If the Agreement is extended for an indefinite period of time, this Agreement may be terminated by either party with one (1) month's notice to the end of any calendar month.
The right to terminate without notice for good cause shall remain unaffected.
The notice of termination must be in writing in all cases. The date of receipt of the letter of termination shall be decisive for compliance with the deadline.
The Entrepreneur may also transfer the rights and obligations under this Agreement to a company affiliated with the Entrepreneur within the meaning of Section 15 of the German Stock Corporation Act (AktG) without the prior written consent of the Commission Agent.

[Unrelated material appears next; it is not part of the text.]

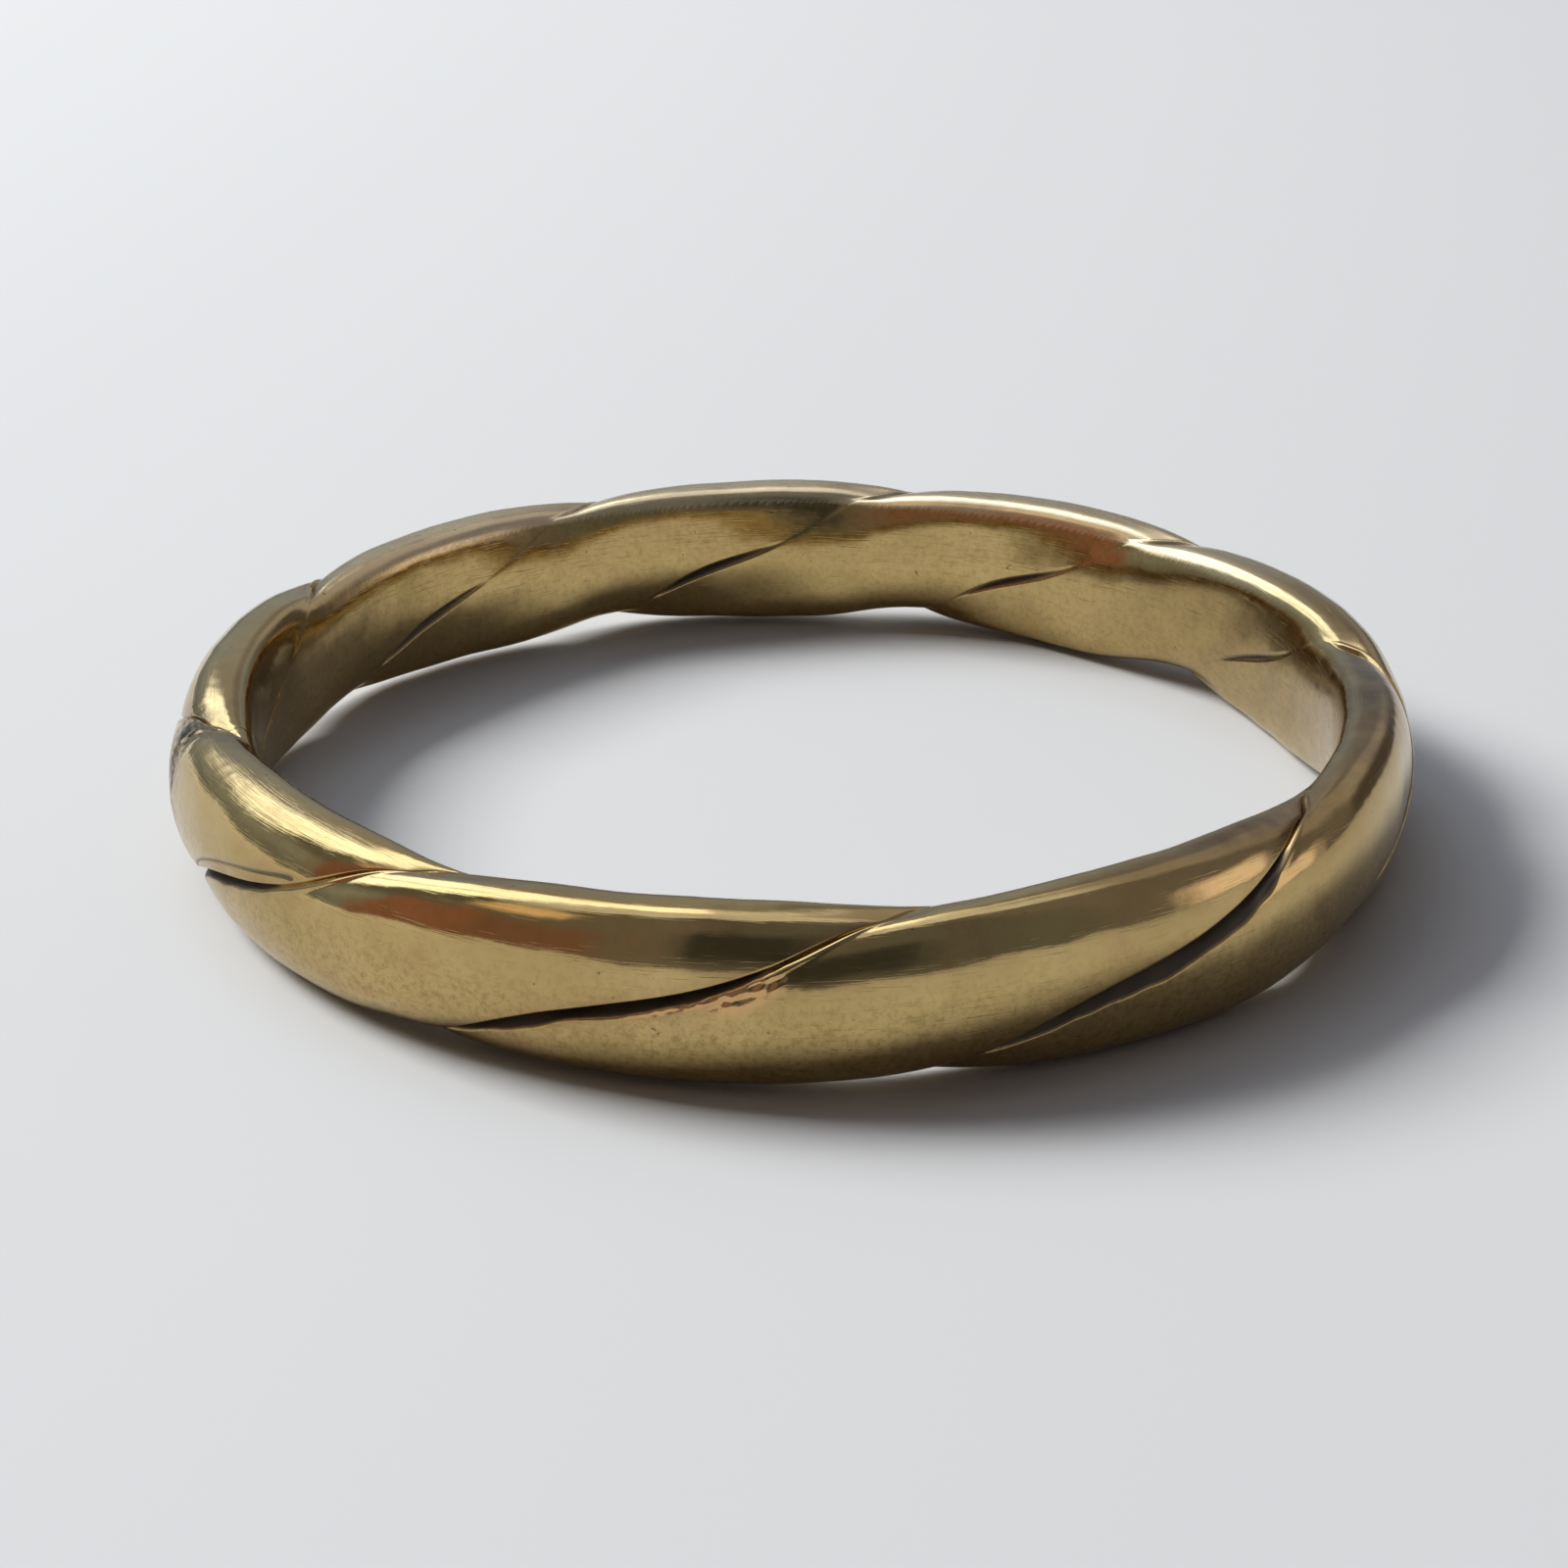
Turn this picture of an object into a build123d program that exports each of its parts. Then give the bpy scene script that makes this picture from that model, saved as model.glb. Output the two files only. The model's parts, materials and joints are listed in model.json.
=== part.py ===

In the event that any provision of this Agreement is or becomes invalid or unenforceable in whole or in part, or in the event that this Agreement contains unintended omissions, the validity of the remaining provisions of this Agreement shall not be affected thereby. In place of the invalid, unenforceable or missing provision, such valid and enforceable provision shall be deemed to have been agreed between the parties as the parties would have agreed, taking into account the economic purpose of this Agreement, if they had been aware of the invalidity, unenforceability or absence of the relevant provision when entering into this Agreement. The parties are obliged to confirm such a provision in due form, but at least in writing. (5) In the event of the invalidity of one or more provisions of this Agreement, the Parties shall agree on a substitute provision that comes as close as possible to the invalid provision. The invalidity of one or more provisions of this Agreement shall not affect the validity of the remaining provisions.
This Agreement shall be governed by the laws of the Federal Republic of Germany.
The exclusive place of jurisdiction for all disputes arising from or in connection with this Agreement shall be - to the extent permitted by law - the court having jurisdiction at the registered office of the Entrepreneur.